Notice how adeptly French tells us that Glenn really plasters the make up on — without telling us directly. A woman who uses a lot of make up is thought to be deceptive, not in touch with who she really is, lying that she is beautiful when she is actually not underneath. Fairytales make use of this particular anti-feminist trope about women, and so do modern storytellers, all the time.
In real life, women who wear make up are seen as more trustworthy than those who don’t.

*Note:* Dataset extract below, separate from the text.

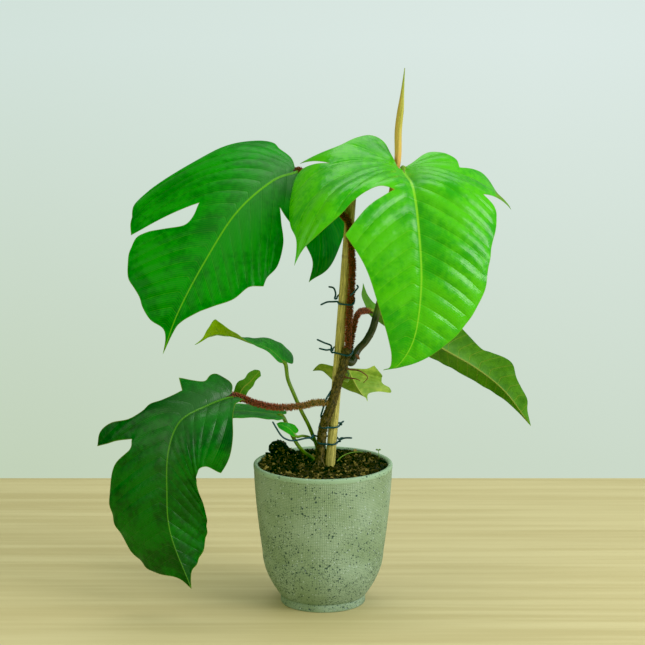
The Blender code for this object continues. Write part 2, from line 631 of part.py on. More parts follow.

Someone else looking at her reflection, in the panelled mirror of the elevator, is Rosie Kitto, but she sees something entirely different. She sees a drowned poodle of a woman. This wasn’t the look she had planned for an important interview. Until five minutes ago, she was dry and fairly presentable. She doesn’t ordinarily wear make up much, but she has put a little bit on today and she has wrestled with a round brush and blow-dried her naughty hair so that it looks nearly tidy. This is the Upper East Side. People here care about this stuff, so she wants to appeal, to be what her Cornish mum always called “andsom”. Typically, Rosie wears bright and bold clashing colours with great panache. She always has, and now that she’s thirty-eight she has found a vintagey way to wear them. She often wears a bright scarf in a big askew bow on her head and vibrant flowery blouses, with rolled up jeans that might reveal orange socks in her winkle-picker shoes, like a cheerful 40’s landgirl. She finds this style suits her curvey figure and makes her happy, because it gives her the chance to rootle about in vintage clothes shops, oh joy, her favourite pastime. The pleasure a hidden-at-the-back-of-the-rail treasure can bring, and the thrill of the bargaining to boot. But Rosie is not a fool. She knows instinctively she will have to introduce any new employer to this eccentricity in stages, slowly. So for today, she has really tried to tone it down, smart navy pleated-front slacks, a yellow blouse and a light blue linen jacket. The red brogues are a bit of a risk, but she wants to be at least a tad honest about who she is, to anchor herself as someone in her own authenticity.Dawn French, According To Yes, describing Rosie Kitto
French is using another technique which must be a cousin to paralepsis — she is describing what Rosie is not wearing, what she normally does not wear, how she does not want to come across. By emphasising the negative space Rosie is positioned in the reader’s mind as Glenn’s mirror image.
By not normally wearing make up, Rosie is a WYSIWYG kind of gal, no artifice, immensely likeable. French also makes use of the trope that fat people are jolly. The bright colours of clothing and her enjoyment of second-hand shopping bolster the reader’s view of this character.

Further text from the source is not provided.